--- Begin RECORDS FOR THE EXERCISE ---

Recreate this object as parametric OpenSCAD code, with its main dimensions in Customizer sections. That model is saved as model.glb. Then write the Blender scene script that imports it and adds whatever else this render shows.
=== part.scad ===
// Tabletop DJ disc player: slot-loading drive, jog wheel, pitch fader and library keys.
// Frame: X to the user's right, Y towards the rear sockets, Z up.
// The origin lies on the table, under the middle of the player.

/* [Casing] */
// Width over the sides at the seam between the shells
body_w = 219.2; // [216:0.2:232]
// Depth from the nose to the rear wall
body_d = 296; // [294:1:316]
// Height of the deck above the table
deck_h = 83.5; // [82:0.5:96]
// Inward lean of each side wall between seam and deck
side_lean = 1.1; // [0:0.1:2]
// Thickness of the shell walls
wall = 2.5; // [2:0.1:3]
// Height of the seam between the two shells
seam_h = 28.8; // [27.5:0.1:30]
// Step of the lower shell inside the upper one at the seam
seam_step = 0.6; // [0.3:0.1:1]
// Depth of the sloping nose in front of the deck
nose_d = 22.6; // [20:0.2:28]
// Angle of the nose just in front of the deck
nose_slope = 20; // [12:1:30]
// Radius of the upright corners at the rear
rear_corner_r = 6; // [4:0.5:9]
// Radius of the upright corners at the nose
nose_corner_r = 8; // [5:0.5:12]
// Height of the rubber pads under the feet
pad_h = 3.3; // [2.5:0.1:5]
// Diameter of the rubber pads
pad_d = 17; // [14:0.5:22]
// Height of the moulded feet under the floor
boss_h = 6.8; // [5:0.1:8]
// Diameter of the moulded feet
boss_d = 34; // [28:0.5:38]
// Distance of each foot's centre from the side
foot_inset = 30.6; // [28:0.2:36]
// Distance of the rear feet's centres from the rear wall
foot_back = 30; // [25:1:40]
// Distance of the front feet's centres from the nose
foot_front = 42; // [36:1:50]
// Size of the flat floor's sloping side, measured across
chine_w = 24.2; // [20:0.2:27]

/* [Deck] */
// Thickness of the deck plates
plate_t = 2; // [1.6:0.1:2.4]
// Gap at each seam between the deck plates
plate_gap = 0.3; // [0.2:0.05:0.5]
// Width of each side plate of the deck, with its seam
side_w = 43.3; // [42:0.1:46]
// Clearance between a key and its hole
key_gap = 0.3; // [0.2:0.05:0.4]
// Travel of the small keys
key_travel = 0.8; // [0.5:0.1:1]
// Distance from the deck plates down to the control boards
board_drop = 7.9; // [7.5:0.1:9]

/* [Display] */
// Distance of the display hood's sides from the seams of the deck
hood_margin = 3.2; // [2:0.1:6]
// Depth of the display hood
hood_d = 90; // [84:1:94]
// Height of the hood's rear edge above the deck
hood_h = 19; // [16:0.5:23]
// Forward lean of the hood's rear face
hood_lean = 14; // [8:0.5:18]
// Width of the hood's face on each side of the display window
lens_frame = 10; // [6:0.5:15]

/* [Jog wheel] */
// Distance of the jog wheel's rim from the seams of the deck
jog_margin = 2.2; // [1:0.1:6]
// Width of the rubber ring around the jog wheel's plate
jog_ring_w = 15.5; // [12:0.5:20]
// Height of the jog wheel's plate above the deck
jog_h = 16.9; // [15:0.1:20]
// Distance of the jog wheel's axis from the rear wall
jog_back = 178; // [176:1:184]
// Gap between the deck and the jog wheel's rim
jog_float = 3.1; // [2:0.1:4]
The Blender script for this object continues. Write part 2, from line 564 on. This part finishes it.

--- End RECORDS FOR THE EXERCISE ---

■ EXERCISE AIM
The listing above should be transcribed in full, exactly as written.

■ TASK SOLUTION
Recreate this object as parametric OpenSCAD code, with its main dimensions in Customizer sections. That model is saved as model.glb. Then write the Blender scene script that imports it and adds whatever else this render shows.
=== part.scad ===
// Tabletop DJ disc player: slot-loading drive, jog wheel, pitch fader and library keys.
// Frame: X to the user's right, Y towards the rear sockets, Z up.
// The origin lies on the table, under the middle of the player.

/* [Casing] */
// Width over the sides at the seam between the shells
body_w = 219.2; // [216:0.2:232]
// Depth from the nose to the rear wall
body_d = 296; // [294:1:316]
// Height of the deck above the table
deck_h = 83.5; // [82:0.5:96]
// Inward lean of each side wall between seam and deck
side_lean = 1.1; // [0:0.1:2]
// Thickness of the shell walls
wall = 2.5; // [2:0.1:3]
// Height of the seam between the two shells
seam_h = 28.8; // [27.5:0.1:30]
// Step of the lower shell inside the upper one at the seam
seam_step = 0.6; // [0.3:0.1:1]
// Depth of the sloping nose in front of the deck
nose_d = 22.6; // [20:0.2:28]
// Angle of the nose just in front of the deck
nose_slope = 20; // [12:1:30]
// Radius of the upright corners at the rear
rear_corner_r = 6; // [4:0.5:9]
// Radius of the upright corners at the nose
nose_corner_r = 8; // [5:0.5:12]
// Height of the rubber pads under the feet
pad_h = 3.3; // [2.5:0.1:5]
// Diameter of the rubber pads
pad_d = 17; // [14:0.5:22]
// Height of the moulded feet under the floor
boss_h = 6.8; // [5:0.1:8]
// Diameter of the moulded feet
boss_d = 34; // [28:0.5:38]
// Distance of each foot's centre from the side
foot_inset = 30.6; // [28:0.2:36]
// Distance of the rear feet's centres from the rear wall
foot_back = 30; // [25:1:40]
// Distance of the front feet's centres from the nose
foot_front = 42; // [36:1:50]
// Size of the flat floor's sloping side, measured across
chine_w = 24.2; // [20:0.2:27]

/* [Deck] */
// Thickness of the deck plates
plate_t = 2; // [1.6:0.1:2.4]
// Gap at each seam between the deck plates
plate_gap = 0.3; // [0.2:0.05:0.5]
// Width of each side plate of the deck, with its seam
side_w = 43.3; // [42:0.1:46]
// Clearance between a key and its hole
key_gap = 0.3; // [0.2:0.05:0.4]
// Travel of the small keys
key_travel = 0.8; // [0.5:0.1:1]
// Distance from the deck plates down to the control boards
board_drop = 7.9; // [7.5:0.1:9]

/* [Display] */
// Distance of the display hood's sides from the seams of the deck
hood_margin = 3.2; // [2:0.1:6]
// Depth of the display hood
hood_d = 90; // [84:1:94]
// Height of the hood's rear edge above the deck
hood_h = 19; // [16:0.5:23]
// Forward lean of the hood's rear face
hood_lean = 14; // [8:0.5:18]
// Width of the hood's face on each side of the display window
lens_frame = 10; // [6:0.5:15]

/* [Jog wheel] */
// Distance of the jog wheel's rim from the seams of the deck
jog_margin = 2.2; // [1:0.1:6]
// Width of the rubber ring around the jog wheel's plate
jog_ring_w = 15.5; // [12:0.5:20]
// Height of the jog wheel's plate above the deck
jog_h = 16.9; // [15:0.1:20]
// Distance of the jog wheel's axis from the rear wall
jog_back = 178; // [176:1:184]
// Gap between the deck and the jog wheel's rim
jog_float = 3.1; // [2:0.1:4]
The Blender script for this object continues. Write part 2, from line 564 on. This part finishes it.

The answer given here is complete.